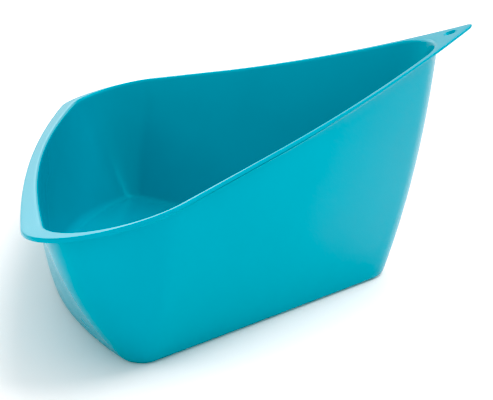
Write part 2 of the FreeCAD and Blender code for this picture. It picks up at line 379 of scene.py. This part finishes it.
def ranged(nodes, links, value, low, high):
    """Takes the middle of a noise to a range of values."""
    mapping = nodes.new("ShaderNodeMapRange")
    mapping.inputs["From Min"].default_value = 0.3
    mapping.inputs["From Max"].default_value = 0.7
    mapping.inputs["To Min"].default_value = low
    mapping.inputs["To Max"].default_value = high
    links.new(value, mapping.inputs["Value"])
    return mapping.outputs["Result"]


def plastic():
    """Turquoise polypropylene, glossy from the mould, a little uneven in tint and polish."""
    material, nodes, links, shader = make_material("turquoise_plastic")
    place = nodes.new("ShaderNodeTexCoord").outputs["Object"]
    ramp = nodes.new("ShaderNodeValToRGB")
    ramp.color_ramp.elements[0].position = 0.3
    ramp.color_ramp.elements[0].color = (0.0, 0.248, 0.345, 1)
    ramp.color_ramp.elements[1].position = 0.7
    ramp.color_ramp.elements[1].color = (0.0, 0.268, 0.370, 1)
    links.new(noise(nodes, links, place, 14.0, 3.0), ramp.inputs["Fac"])
    links.new(ramp.outputs["Color"], shader.inputs["Base Color"])
    polish = ranged(nodes, links, noise(nodes, links, place, 30.0, 2.0), 0.21, 0.27)
    links.new(polish, shader.inputs["Roughness"])
    bump = nodes.new("ShaderNodeBump")
    bump.inputs["Strength"].default_value = 0.05
    bump.inputs["Distance"].default_value = 0.0004
    links.new(noise(nodes, links, place, 22.0, 0.0), bump.inputs["Height"])
    links.new(bump.outputs["Normal"], shader.inputs["Normal"])
    shader.inputs["IOR"].default_value = 1.38
    shader.inputs["Specular Tint"].default_value = (0.12, 0.75, 0.90, 1)
    return material


def make_camera():
    camera = bpy.data.objects.new("camera", bpy.data.cameras.new("camera"))
    bpy.context.scene.collection.objects.link(camera)
    camera.data.sensor_width = CAMERA_SENSOR
    camera.data.lens = CAMERA_LENS
    camera.data.clip_start = 0.01
    camera.data.clip_end = 20.0
    a, e = CAMERA_AZIMUTH, CAMERA_ELEVATION
    back = Vector((math.sin(a) * math.cos(e), -math.cos(a) * math.cos(e), math.sin(e)))
    right = Vector((math.cos(a), math.sin(a), 0))
    up = back.cross(right)
    c, s = math.cos(CAMERA_ROLL), math.sin(CAMERA_ROLL)
    axes = Matrix((c * right + s * up, c * up - s * right, back)).transposed()
    camera.matrix_world = Matrix.Translation(CAMERA_PLACE) @ axes.to_4x4()
    bpy.context.scene.camera = camera
    return camera


def area_light(name, place, target, size, power):
    light = bpy.data.lights.new(name, "AREA")
    light.shape = "RECTANGLE"
    light.size, light.size_y = size
    light.energy = power
    obj = bpy.data.objects.new(name, light)
    bpy.context.scene.collection.objects.link(obj)
    obj.location = place
    obj.rotation_mode = "QUATERNION"
    obj.rotation_quaternion = (Vector(target) - Vector(place)).to_track_quat("-Z", "Y")
    return obj


def soft_sun(name, direction, strength):
    """A very large softbox far away: even light over the whole floor, with soft shadows."""
    light = bpy.data.lights.new(name, "SUN")
    light.energy = strength
    light.angle = KEY_ANGLE
    obj = bpy.data.objects.new(name, light)
    bpy.context.scene.collection.objects.link(obj)
    obj.rotation_mode = "QUATERNION"
    obj.rotation_quaternion = Vector(direction).to_track_quat("Z", "Y")
    return obj


def make_floor():
    bpy.ops.mesh.primitive_plane_add(size=FLOOR_SIZE, location=(0, 0, -FLOOR_DROP))
    floor = bpy.context.object
    floor.name = "floor"
    material, _, _, shader = make_material("floor_paper")
    shader.inputs["Base Color"].default_value = (0.93, 0.905, 0.895, 1)
    shader.inputs["Roughness"].default_value = 0.85
    shader.inputs["Specular IOR Level"].default_value = 0.2
    floor.data.materials.append(material)
    return floor


def make_world():
    world = bpy.data.worlds.new("studio")
    bpy.context.scene.world = world
    world.use_nodes = True
    nodes, links = world.node_tree.nodes, world.node_tree.links
    split = nodes.new("ShaderNodeSeparateXYZ")
    links.new(nodes.new("ShaderNodeTexCoord").outputs["Generated"], split.inputs["Vector"])
    ramp = nodes.new("ShaderNodeValToRGB")
    ramp.color_ramp.elements[0].position = 0.10
    ramp.color_ramp.elements[0].color = (1.0, 1.0, 1.0, 1)
    ramp.color_ramp.elements[1].position = 0.70
    ramp.color_ramp.elements[1].color = (0.95, 0.95, 0.95, 1)
    links.new(split.outputs["Z"], ramp.inputs["Fac"])
    links.new(ramp.outputs["Color"], nodes["Background"].inputs["Color"])


def grade():
    """The deep turquoise has almost no red in it, which a slight red black point keeps true."""
    settings = bpy.context.scene.view_settings
    settings.view_transform = "Standard"
    settings.use_curve_mapping = True
    settings.curve_mapping.black_level = (RED_BLACK_POINT, 0.0, 0.0)
    settings.curve_mapping.update()


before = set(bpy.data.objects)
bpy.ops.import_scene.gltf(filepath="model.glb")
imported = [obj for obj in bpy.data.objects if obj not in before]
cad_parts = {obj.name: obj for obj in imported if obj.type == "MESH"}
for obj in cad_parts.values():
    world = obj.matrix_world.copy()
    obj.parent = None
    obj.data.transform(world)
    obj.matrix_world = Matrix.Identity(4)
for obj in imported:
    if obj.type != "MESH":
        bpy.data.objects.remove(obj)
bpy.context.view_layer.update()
shell = make_shell()
shell.data.materials.clear()
shell.data.materials.append(plastic())
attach(shell, "root")
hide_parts("dish_shell")
make_camera()
make_floor()
make_world()
soft_sun("key", KEY_DIRECTION, KEY_STRENGTH)
area_light("back_softbox", (-0.65, 1.6, 0.84), (-0.1, 0, 0.10), (1.3, 0.8), 5.5)
for name, place, power in FILLS:
    area_light(name, place, (0, 0, 0.03), FILL_SIZE, power).visible_glossy = False
grade()
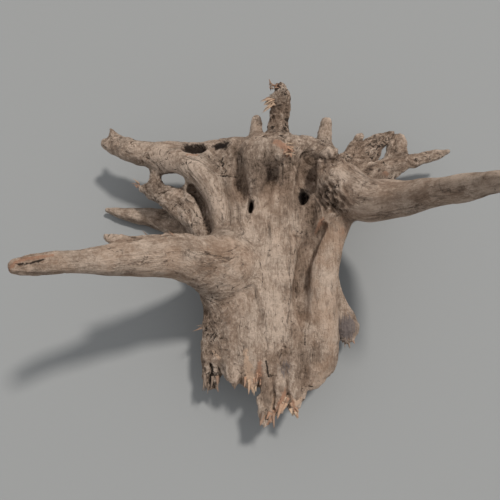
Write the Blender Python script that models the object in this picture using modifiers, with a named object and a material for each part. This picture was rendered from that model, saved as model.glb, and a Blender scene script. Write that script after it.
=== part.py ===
"""Dry root: the weathered crown of a small tree, broken off and lying on its side.

One solid that grew as one piece. The stem runs along -Y and ends in a rotten, broken lip,
and the crown at +Y carries the roots. Two long roots rise to the left and right like
horns. The other roots are short, broken and near the ground, and four of them are worn
flat where they rest. Metres, +Z up, the ground at Z = 0.
"""

import bmesh
import bpy
from mathutils import Vector

NAME = "dry_root"

# Driving dimensions.
VOXEL = 0.0040            # grain of the remesh that grows the limbs together
SMOOTH_PASSES = 5         # rounds the joints between limbs
TRIANGLES = 7600          # budget of the thinned skin, before the holes are bored
HOLE_SIDES = 10           # sides of a bored hole
HOLE_TAPER = 0.6          # radius at the bottom of a hole, over the radius at its mouth
GROUND_SPAN = 2.0         # side of the block that wears the feet flat
GROUND_DEPTH = 0.20       # its thickness

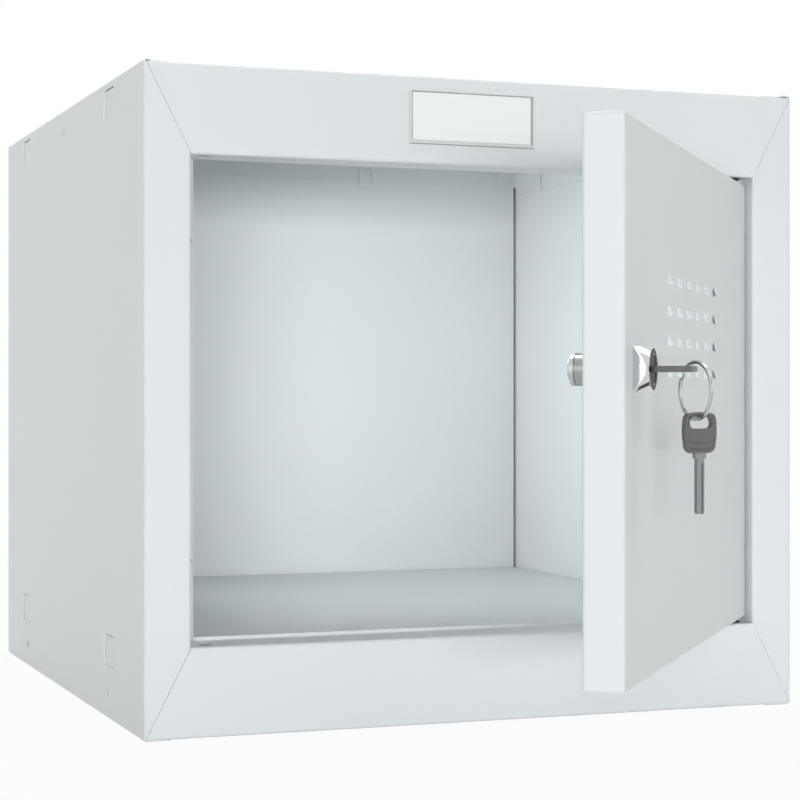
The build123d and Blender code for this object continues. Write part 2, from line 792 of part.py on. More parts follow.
# Files
pieces = [
    side_panel_left, side_panel_right, top_panel, bottom_rail, floor_tray, back_panel, corner_plates,
    pivot_bushes, label_holder, label_card, door_buffers, door_skin, pivot_blocks, pivot_pins,
    lock_body, lock_nut, lock_plug, lock_cam, cam_screw, key_blade, key_bow, key_ring,
    spare_key_blade, spare_key_bow,
]
os.makedirs("parts", exist_ok=True)
for piece in pieces:
    export_step(piece.part, f"parts/{piece.part.label}.step")
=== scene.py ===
"""Looks of a cube locker: powder-coated sheet steel, a chromed cam lock, two keys on a split ring."""

import logging
import math
from dataclasses import dataclass
from enum import Enum
from typing import Callable, Sequence

import bmesh
import bpy
import numpy as np
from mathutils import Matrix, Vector


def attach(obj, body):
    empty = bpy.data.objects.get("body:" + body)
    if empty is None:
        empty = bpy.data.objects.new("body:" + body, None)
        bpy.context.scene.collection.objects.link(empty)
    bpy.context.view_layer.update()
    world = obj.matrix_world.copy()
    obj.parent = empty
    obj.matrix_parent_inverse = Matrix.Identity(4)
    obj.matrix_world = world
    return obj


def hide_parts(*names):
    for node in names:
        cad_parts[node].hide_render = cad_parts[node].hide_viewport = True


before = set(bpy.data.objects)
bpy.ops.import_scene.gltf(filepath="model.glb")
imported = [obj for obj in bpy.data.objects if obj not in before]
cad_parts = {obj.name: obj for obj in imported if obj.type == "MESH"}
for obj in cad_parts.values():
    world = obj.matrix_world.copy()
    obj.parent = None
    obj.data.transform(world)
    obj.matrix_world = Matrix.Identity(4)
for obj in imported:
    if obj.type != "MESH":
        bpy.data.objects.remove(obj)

Tree = bpy.types.NodeTree
Node = bpy.types.Node
Socket = bpy.types.NodeSocket
MM = 0.001
log = logging.getLogger("cube_locker")


def linear(code: str) -> tuple[float, float, float, float]:
    """Turns an sRGB hex colour into linear light.

    Args:
        code: Colour such as "#e2e6e7".

    Returns:
        Red, green, blue and an alpha of 1.
    """
    channels = [int(code[i:i + 2], 16) / 255 for i in (1, 3, 5)]
    red, green, blue = (c / 12.92 if c <= 0.04045 else ((c + 0.055) / 1.055) ** 2.4 for c in channels)
    return red, green, blue, 1.0


def add_node(tree: Tree, kind: str, inputs: dict | None = None, **settings) -> Node:
    """Adds a node, sets its properties and fills its inputs.

    Args:
        tree: Tree that gets the node.
        kind: Node type's identifier.
        inputs: Values, or sockets to link from, by input name or number.
        **settings: Properties of the node.

    Returns:
        The new node.
    """
    node = tree.nodes.new(kind)
    for name, value in settings.items():
        setattr(node, name, value)
    for key, value in (inputs or {}).items():
        if isinstance(value, Socket):
            tree.links.new(value, node.inputs[key])
        else:
            node.inputs[key].default_value = value
    return node


def empty_material(name: str) -> tuple[bpy.types.Material, Tree, Socket]:
    """Makes a material without nodes.

    Args:
        name: Name of the material.

    Returns:
        The material, its node tree and its Object coordinates.
    """
    material = bpy.data.materials.new(name)
    material.use_nodes = True
    tree = material.node_tree
    tree.nodes.clear()
    return material, tree, add_node(tree, "ShaderNodeTexCoord").outputs["Object"]


def surface(tree: Tree, inputs: dict) -> None:
    """Ends a material with a Principled surface that has these inputs."""
    shader = add_node(tree, "ShaderNodeBsdfPrincipled", inputs)
    add_node(tree, "ShaderNodeOutputMaterial", {"Surface": shader.outputs["BSDF"]})


def noise(tree: Tree, place: Socket, size_mm: float, detail: float) -> Socket:
    """A noise with patches of this size, as its output socket."""
    return add_node(tree, "ShaderNodeTexNoise",
                    {"Vector": place, "Scale": 1 / (size_mm * MM), "Detail": detail}).outputs["Fac"]


def bump(tree: Tree, height: Socket, strength: float, distance_mm: float) -> Socket:
    """A bump of this height, as its normal socket."""
    return add_node(tree, "ShaderNodeBump", {"Height": height, "Strength": strength,
                                             "Distance": distance_mm * MM}).outputs["Normal"]


def drift(tree: Tree, share: Socket, colour: str, darkest: float, lightest: float) -> Socket:
    """A colour that drifts between two shades of itself, as its output socket."""
    return add_node(tree, "ShaderNodeMix", {"Factor": share, "A": shade(colour, darkest),
                                            "B": shade(colour, lightest)},
                    data_type="RGBA").outputs["Result"]


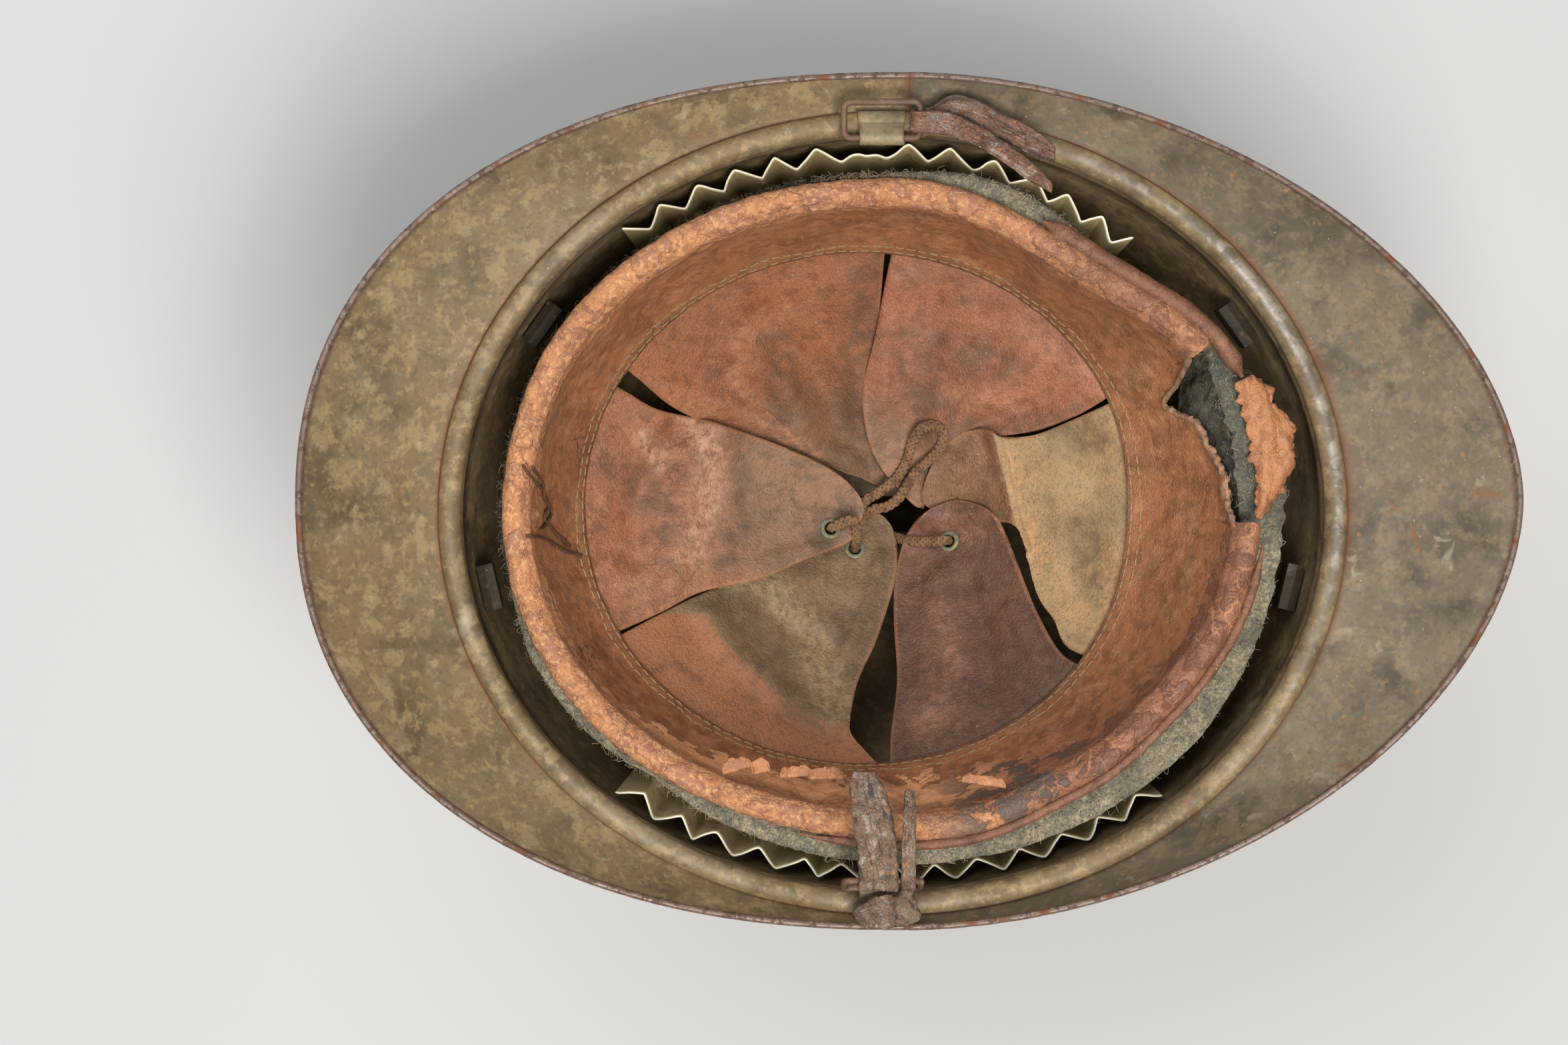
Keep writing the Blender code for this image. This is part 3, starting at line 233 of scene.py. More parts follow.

EXERCISE TASK: Using the entries above, repeat only the lines from the one containing "Write the Blender" through the one containing "on its side.", end lines included.

ANSWER TO THIS TASK:
Write the Blender Python script that models the object in this picture using modifiers, with a named object and a material for each part. This picture was rendered from that model, saved as model.glb, and a Blender scene script. Write that script after it.
=== part.py ===
"""Dry root: the weathered crown of a small tree, broken off and lying on its side.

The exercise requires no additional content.